"""
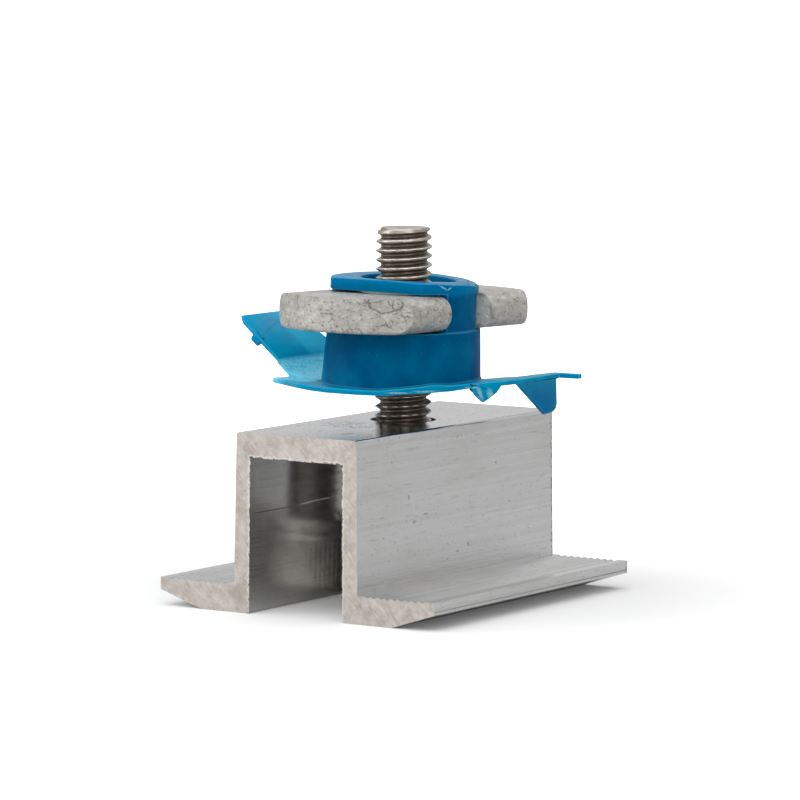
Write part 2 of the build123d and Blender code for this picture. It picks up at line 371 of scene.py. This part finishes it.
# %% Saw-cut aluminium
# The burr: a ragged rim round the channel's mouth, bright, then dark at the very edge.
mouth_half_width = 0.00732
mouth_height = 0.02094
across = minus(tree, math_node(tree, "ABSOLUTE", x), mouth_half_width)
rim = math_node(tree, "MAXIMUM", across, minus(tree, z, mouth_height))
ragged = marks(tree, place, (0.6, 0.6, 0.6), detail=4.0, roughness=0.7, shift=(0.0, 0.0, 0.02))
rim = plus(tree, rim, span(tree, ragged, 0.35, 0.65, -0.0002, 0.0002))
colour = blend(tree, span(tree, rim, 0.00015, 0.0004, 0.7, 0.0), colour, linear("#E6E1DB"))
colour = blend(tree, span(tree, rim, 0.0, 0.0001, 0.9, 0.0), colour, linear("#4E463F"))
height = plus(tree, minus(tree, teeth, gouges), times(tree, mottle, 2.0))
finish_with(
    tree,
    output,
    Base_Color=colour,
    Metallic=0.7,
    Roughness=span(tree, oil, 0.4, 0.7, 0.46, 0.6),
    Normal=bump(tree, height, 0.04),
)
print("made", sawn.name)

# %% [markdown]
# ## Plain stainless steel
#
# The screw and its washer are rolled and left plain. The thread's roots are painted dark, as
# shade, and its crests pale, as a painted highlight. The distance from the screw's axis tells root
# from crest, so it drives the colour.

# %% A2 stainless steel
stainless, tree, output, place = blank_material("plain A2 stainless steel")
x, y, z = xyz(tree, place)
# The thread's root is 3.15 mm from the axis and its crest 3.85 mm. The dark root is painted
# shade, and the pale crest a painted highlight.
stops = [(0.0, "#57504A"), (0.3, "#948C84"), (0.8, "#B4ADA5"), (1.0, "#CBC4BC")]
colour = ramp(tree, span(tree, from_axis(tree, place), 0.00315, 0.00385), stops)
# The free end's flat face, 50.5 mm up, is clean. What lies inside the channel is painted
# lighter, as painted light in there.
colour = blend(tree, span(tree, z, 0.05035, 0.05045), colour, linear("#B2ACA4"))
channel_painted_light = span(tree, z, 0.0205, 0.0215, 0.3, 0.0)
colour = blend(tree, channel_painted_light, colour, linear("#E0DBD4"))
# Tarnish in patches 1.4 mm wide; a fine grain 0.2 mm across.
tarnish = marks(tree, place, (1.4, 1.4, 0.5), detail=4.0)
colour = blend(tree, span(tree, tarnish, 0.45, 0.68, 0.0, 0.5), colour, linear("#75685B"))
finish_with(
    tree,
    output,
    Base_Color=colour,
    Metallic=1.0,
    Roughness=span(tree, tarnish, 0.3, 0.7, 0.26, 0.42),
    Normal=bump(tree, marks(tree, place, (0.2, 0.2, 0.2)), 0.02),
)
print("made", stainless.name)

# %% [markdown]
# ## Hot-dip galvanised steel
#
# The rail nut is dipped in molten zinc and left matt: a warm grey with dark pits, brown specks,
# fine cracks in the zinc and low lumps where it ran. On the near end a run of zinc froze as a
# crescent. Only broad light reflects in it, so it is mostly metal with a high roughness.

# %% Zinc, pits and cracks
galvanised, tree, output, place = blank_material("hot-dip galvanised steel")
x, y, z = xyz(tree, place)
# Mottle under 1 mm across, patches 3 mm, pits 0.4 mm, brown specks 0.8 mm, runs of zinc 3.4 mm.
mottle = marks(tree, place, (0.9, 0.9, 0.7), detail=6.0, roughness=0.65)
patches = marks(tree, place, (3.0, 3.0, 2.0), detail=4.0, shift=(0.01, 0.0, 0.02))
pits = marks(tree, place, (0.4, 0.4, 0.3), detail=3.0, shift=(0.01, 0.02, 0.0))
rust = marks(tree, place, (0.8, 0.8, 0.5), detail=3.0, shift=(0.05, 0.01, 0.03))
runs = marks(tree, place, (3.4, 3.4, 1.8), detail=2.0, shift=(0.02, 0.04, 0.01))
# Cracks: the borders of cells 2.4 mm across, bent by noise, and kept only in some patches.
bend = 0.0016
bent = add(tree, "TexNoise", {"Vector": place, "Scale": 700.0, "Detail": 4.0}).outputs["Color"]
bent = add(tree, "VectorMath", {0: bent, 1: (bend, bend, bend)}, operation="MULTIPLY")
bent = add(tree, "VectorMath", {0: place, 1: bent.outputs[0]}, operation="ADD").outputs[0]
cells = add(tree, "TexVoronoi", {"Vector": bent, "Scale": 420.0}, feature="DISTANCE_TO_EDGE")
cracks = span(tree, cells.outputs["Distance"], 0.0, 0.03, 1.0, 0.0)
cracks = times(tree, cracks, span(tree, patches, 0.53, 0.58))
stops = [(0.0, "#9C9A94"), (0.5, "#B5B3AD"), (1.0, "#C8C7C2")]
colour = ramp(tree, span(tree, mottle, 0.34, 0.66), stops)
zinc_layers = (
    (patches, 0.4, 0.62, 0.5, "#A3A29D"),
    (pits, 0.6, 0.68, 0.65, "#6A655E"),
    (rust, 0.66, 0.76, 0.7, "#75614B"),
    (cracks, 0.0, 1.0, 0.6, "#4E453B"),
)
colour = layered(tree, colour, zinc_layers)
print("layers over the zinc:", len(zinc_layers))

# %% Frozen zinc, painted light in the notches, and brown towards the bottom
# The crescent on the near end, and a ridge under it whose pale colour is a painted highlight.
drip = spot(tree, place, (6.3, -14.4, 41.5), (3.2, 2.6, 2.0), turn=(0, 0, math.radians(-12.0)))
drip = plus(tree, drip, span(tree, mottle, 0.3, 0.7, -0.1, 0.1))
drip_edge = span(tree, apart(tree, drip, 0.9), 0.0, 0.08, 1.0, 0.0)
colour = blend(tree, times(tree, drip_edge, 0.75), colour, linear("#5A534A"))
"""
**What is needed**
Copy all of the material word for word.

**Response for this exercise**
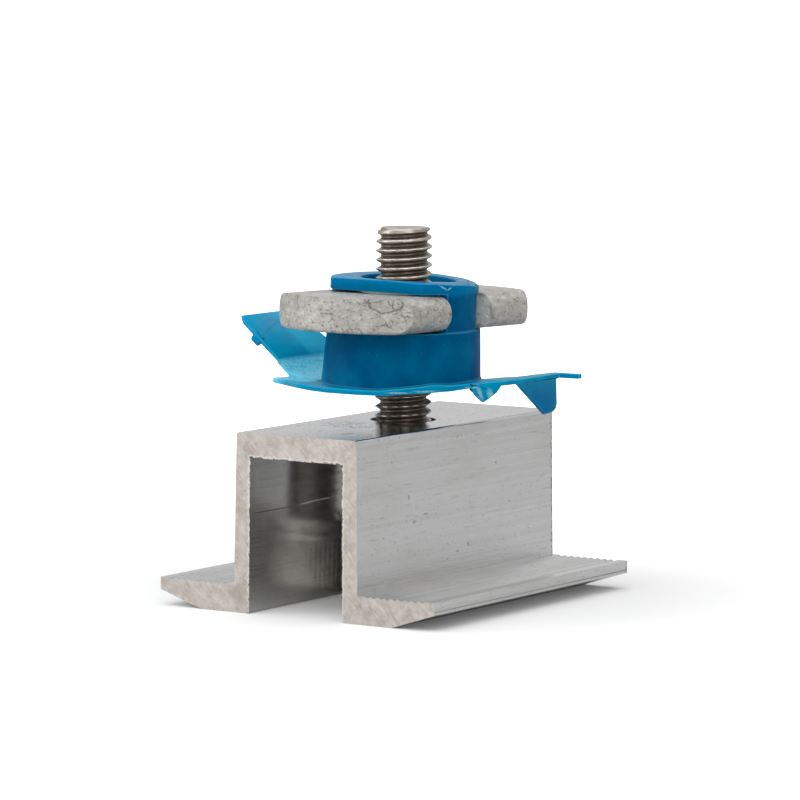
Write part 2 of the build123d and Blender code for this picture. It picks up at line 371 of scene.py. This part finishes it.
# %% Saw-cut aluminium
# The burr: a ragged rim round the channel's mouth, bright, then dark at the very edge.
mouth_half_width = 0.00732
mouth_height = 0.02094
across = minus(tree, math_node(tree, "ABSOLUTE", x), mouth_half_width)
rim = math_node(tree, "MAXIMUM", across, minus(tree, z, mouth_height))
ragged = marks(tree, place, (0.6, 0.6, 0.6), detail=4.0, roughness=0.7, shift=(0.0, 0.0, 0.02))
rim = plus(tree, rim, span(tree, ragged, 0.35, 0.65, -0.0002, 0.0002))
colour = blend(tree, span(tree, rim, 0.00015, 0.0004, 0.7, 0.0), colour, linear("#E6E1DB"))
colour = blend(tree, span(tree, rim, 0.0, 0.0001, 0.9, 0.0), colour, linear("#4E463F"))
height = plus(tree, minus(tree, teeth, gouges), times(tree, mottle, 2.0))
finish_with(
    tree,
    output,
    Base_Color=colour,
    Metallic=0.7,
    Roughness=span(tree, oil, 0.4, 0.7, 0.46, 0.6),
    Normal=bump(tree, height, 0.04),
)
print("made", sawn.name)

# %% [markdown]
# ## Plain stainless steel
#
# The screw and its washer are rolled and left plain. The thread's roots are painted dark, as
# shade, and its crests pale, as a painted highlight. The distance from the screw's axis tells root
# from crest, so it drives the colour.

# %% A2 stainless steel
stainless, tree, output, place = blank_material("plain A2 stainless steel")
x, y, z = xyz(tree, place)
# The thread's root is 3.15 mm from the axis and its crest 3.85 mm. The dark root is painted
# shade, and the pale crest a painted highlight.
stops = [(0.0, "#57504A"), (0.3, "#948C84"), (0.8, "#B4ADA5"), (1.0, "#CBC4BC")]
colour = ramp(tree, span(tree, from_axis(tree, place), 0.00315, 0.00385), stops)
# The free end's flat face, 50.5 mm up, is clean. What lies inside the channel is painted
# lighter, as painted light in there.
colour = blend(tree, span(tree, z, 0.05035, 0.05045), colour, linear("#B2ACA4"))
channel_painted_light = span(tree, z, 0.0205, 0.0215, 0.3, 0.0)
colour = blend(tree, channel_painted_light, colour, linear("#E0DBD4"))
# Tarnish in patches 1.4 mm wide; a fine grain 0.2 mm across.
tarnish = marks(tree, place, (1.4, 1.4, 0.5), detail=4.0)
colour = blend(tree, span(tree, tarnish, 0.45, 0.68, 0.0, 0.5), colour, linear("#75685B"))
finish_with(
    tree,
    output,
    Base_Color=colour,
    Metallic=1.0,
    Roughness=span(tree, tarnish, 0.3, 0.7, 0.26, 0.42),
    Normal=bump(tree, marks(tree, place, (0.2, 0.2, 0.2)), 0.02),
)
print("made", stainless.name)

# %% [markdown]
# ## Hot-dip galvanised steel
#
# The rail nut is dipped in molten zinc and left matt: a warm grey with dark pits, brown specks,
# fine cracks in the zinc and low lumps where it ran. On the near end a run of zinc froze as a
# crescent. Only broad light reflects in it, so it is mostly metal with a high roughness.

# %% Zinc, pits and cracks
galvanised, tree, output, place = blank_material("hot-dip galvanised steel")
x, y, z = xyz(tree, place)
# Mottle under 1 mm across, patches 3 mm, pits 0.4 mm, brown specks 0.8 mm, runs of zinc 3.4 mm.
mottle = marks(tree, place, (0.9, 0.9, 0.7), detail=6.0, roughness=0.65)
patches = marks(tree, place, (3.0, 3.0, 2.0), detail=4.0, shift=(0.01, 0.0, 0.02))
pits = marks(tree, place, (0.4, 0.4, 0.3), detail=3.0, shift=(0.01, 0.02, 0.0))
rust = marks(tree, place, (0.8, 0.8, 0.5), detail=3.0, shift=(0.05, 0.01, 0.03))
runs = marks(tree, place, (3.4, 3.4, 1.8), detail=2.0, shift=(0.02, 0.04, 0.01))
# Cracks: the borders of cells 2.4 mm across, bent by noise, and kept only in some patches.
bend = 0.0016
bent = add(tree, "TexNoise", {"Vector": place, "Scale": 700.0, "Detail": 4.0}).outputs["Color"]
bent = add(tree, "VectorMath", {0: bent, 1: (bend, bend, bend)}, operation="MULTIPLY")
bent = add(tree, "VectorMath", {0: place, 1: bent.outputs[0]}, operation="ADD").outputs[0]
cells = add(tree, "TexVoronoi", {"Vector": bent, "Scale": 420.0}, feature="DISTANCE_TO_EDGE")
cracks = span(tree, cells.outputs["Distance"], 0.0, 0.03, 1.0, 0.0)
cracks = times(tree, cracks, span(tree, patches, 0.53, 0.58))
stops = [(0.0, "#9C9A94"), (0.5, "#B5B3AD"), (1.0, "#C8C7C2")]
colour = ramp(tree, span(tree, mottle, 0.34, 0.66), stops)
zinc_layers = (
    (patches, 0.4, 0.62, 0.5, "#A3A29D"),
    (pits, 0.6, 0.68, 0.65, "#6A655E"),
    (rust, 0.66, 0.76, 0.7, "#75614B"),
    (cracks, 0.0, 1.0, 0.6, "#4E453B"),
)
colour = layered(tree, colour, zinc_layers)
print("layers over the zinc:", len(zinc_layers))

# %% Frozen zinc, painted light in the notches, and brown towards the bottom
# The crescent on the near end, and a ridge under it whose pale colour is a painted highlight.
drip = spot(tree, place, (6.3, -14.4, 41.5), (3.2, 2.6, 2.0), turn=(0, 0, math.radians(-12.0)))
drip = plus(tree, drip, span(tree, mottle, 0.3, 0.7, -0.1, 0.1))
drip_edge = span(tree, apart(tree, drip, 0.9), 0.0, 0.08, 1.0, 0.0)
colour = blend(tree, times(tree, drip_edge, 0.75), colour, linear("#5A534A"))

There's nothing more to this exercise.